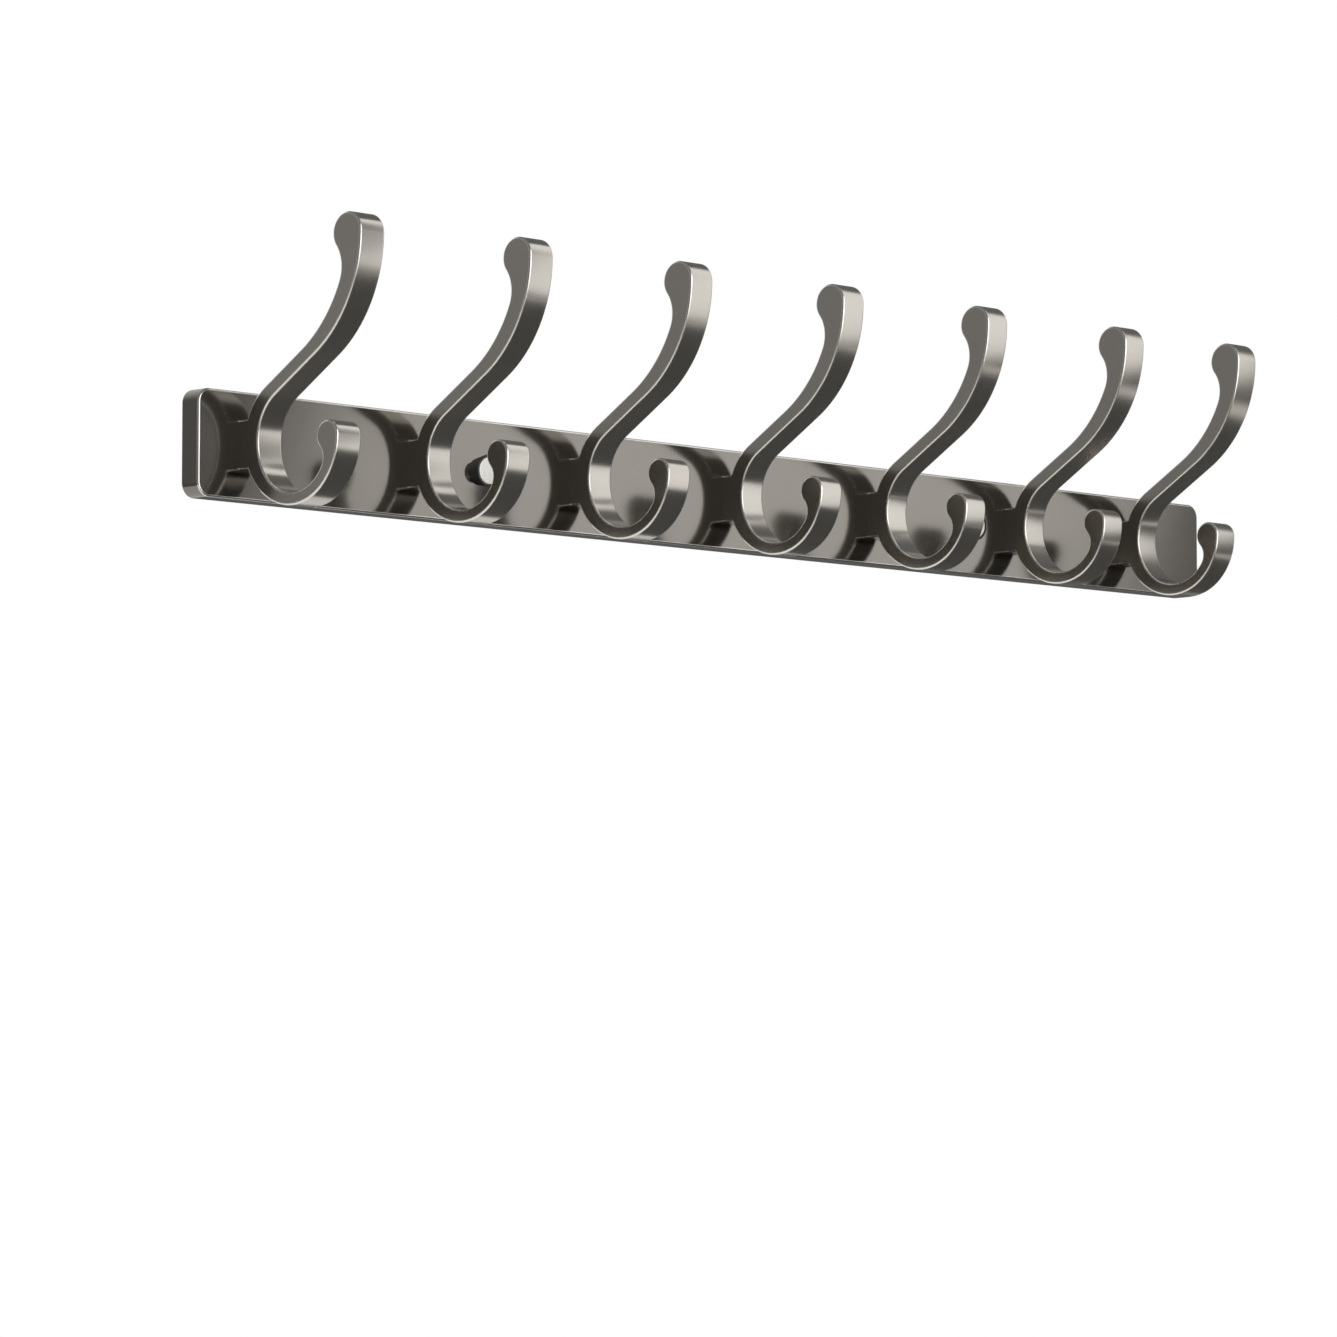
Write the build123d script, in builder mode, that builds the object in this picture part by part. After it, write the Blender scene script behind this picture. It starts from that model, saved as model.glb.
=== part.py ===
from build123d import *
import os

# Door hook rack: a flat metal rail that carries seven two-pronged hooks.
# Millimetres. X runs along the rail to the viewer's right, Z is up and the front faces -Y.
# Y = 0 is the back of the rail, which lies on the wall or the door.
# X = 0 and Z = 0 are the middle between the two wall screws.

# Rail
rail_height = 40.0
rail_depth = 9.0
rail_corner_radius = 5.5
rail_front_chamfer = 0.8
left_margin = 25.0  # from the rail's left end to the first hook
right_margin = 47.0  # from the last hook to the rail's right end

# Hook spacing
even_hook_count = 6
hook_pitch = 85.0
last_gap = 73.0  # the seventh hook stands closer to its neighbour
left_hook_count = 3  # hooks to the left of the one at X = 0

# Hook section, in its own plane: outward from the rail's front, and up
hook_width = 12.0
stem_height = 18.6
stem_overlap = 3.6  # how far the stem runs into the curved strip
strip_back = 3.4  # back of the strip at the stem, from the rail's front
strip_front = 11.0  # front of the strip at the stem
bend_level = 0.5  # height at which both prongs start from the strip

# Upper prong
rise_angle = 59.0  # how far each side turns out from upright, and back again
front_bend_radius = 19.5
front_run = 25.3
front_sweep_radius = 50.0
front_sweep_angle = 58.5
back_bend_radius = 23.4
back_run = 22.8
upper_bulb_radius = 7.5
upper_neck_radius = 12.5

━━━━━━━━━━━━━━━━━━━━

**WRITTEN TASK**
Show the data once more, exactly as it was written.

**ANSWER FOR THE TASK**
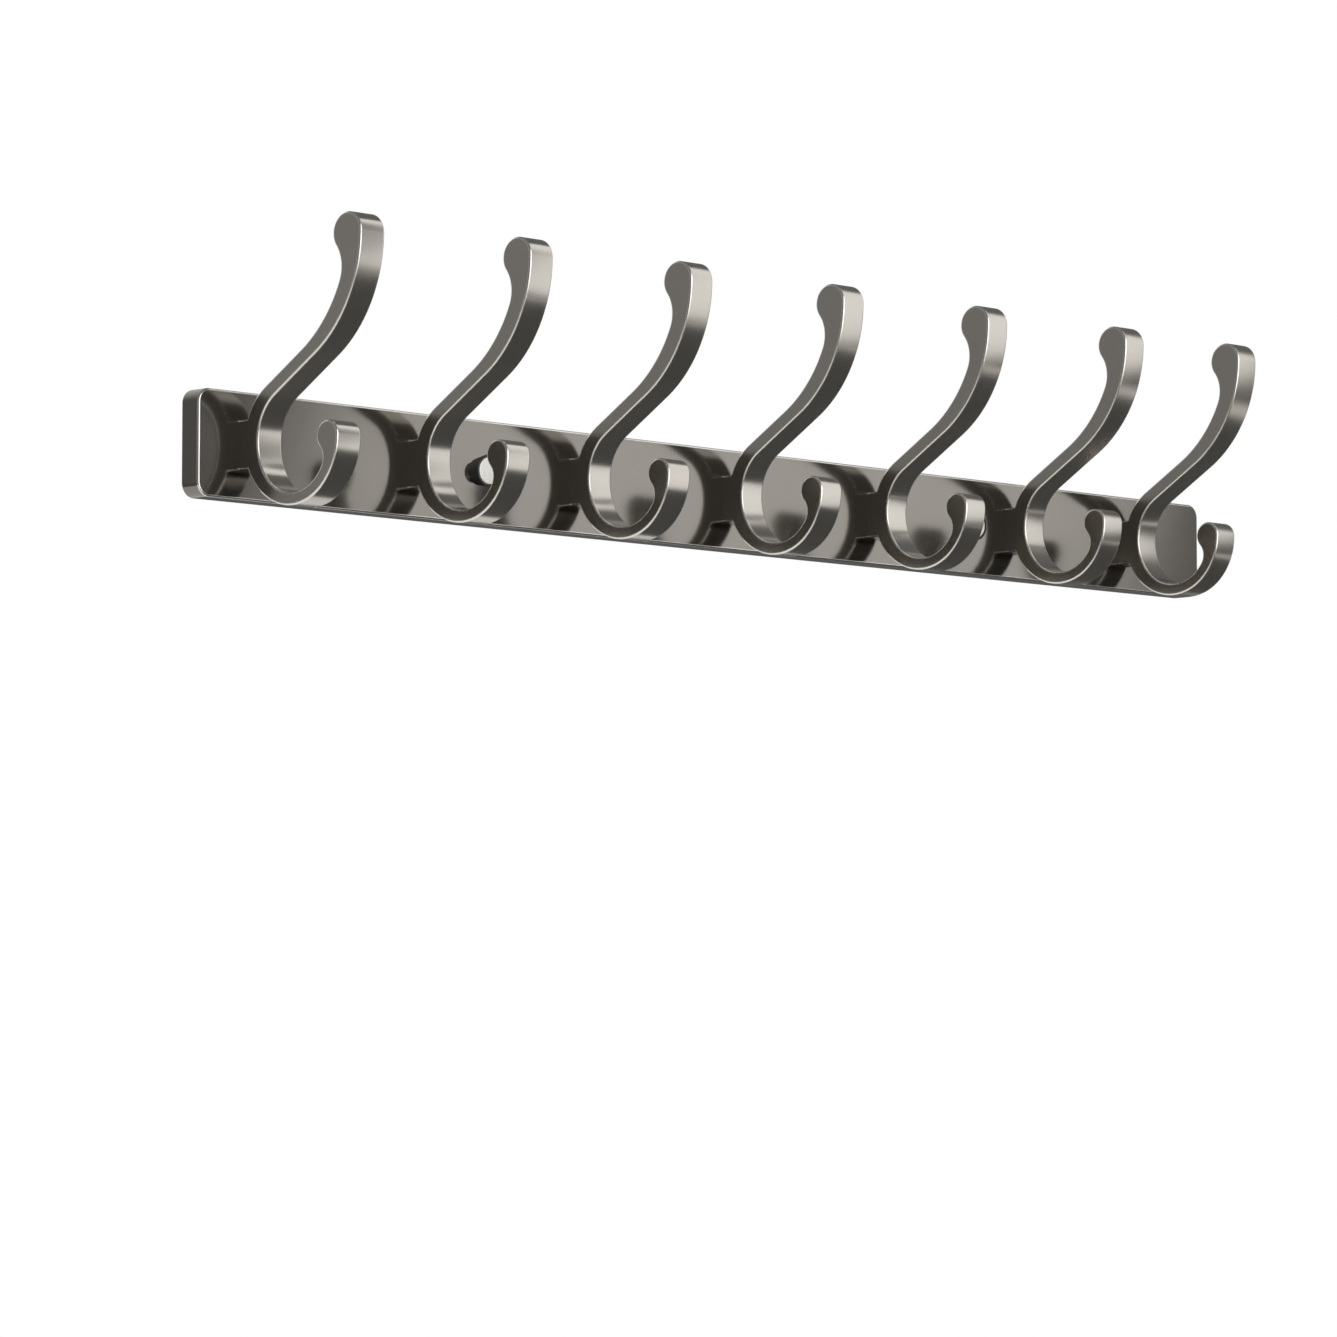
Write the build123d script, in builder mode, that builds the object in this picture part by part. After it, write the Blender scene script behind this picture. It starts from that model, saved as model.glb.
=== part.py ===
from build123d import *
import os

# Door hook rack: a flat metal rail that carries seven two-pronged hooks.
# Millimetres. X runs along the rail to the viewer's right, Z is up and the front faces -Y.
# Y = 0 is the back of the rail, which lies on the wall or the door.
# X = 0 and Z = 0 are the middle between the two wall screws.

# Rail
rail_height = 40.0
rail_depth = 9.0
rail_corner_radius = 5.5
rail_front_chamfer = 0.8
left_margin = 25.0  # from the rail's left end to the first hook
right_margin = 47.0  # from the last hook to the rail's right end

# Hook spacing
even_hook_count = 6
hook_pitch = 85.0
last_gap = 73.0  # the seventh hook stands closer to its neighbour
left_hook_count = 3  # hooks to the left of the one at X = 0

# Hook section, in its own plane: outward from the rail's front, and up
hook_width = 12.0
stem_height = 18.6
stem_overlap = 3.6  # how far the stem runs into the curved strip
strip_back = 3.4  # back of the strip at the stem, from the rail's front
strip_front = 11.0  # front of the strip at the stem
bend_level = 0.5  # height at which both prongs start from the strip

# Upper prong
rise_angle = 59.0  # how far each side turns out from upright, and back again
front_bend_radius = 19.5
front_run = 25.3
front_sweep_radius = 50.0
front_sweep_angle = 58.5
back_bend_radius = 23.4
back_run = 22.8
upper_bulb_radius = 7.5
upper_neck_radius = 12.5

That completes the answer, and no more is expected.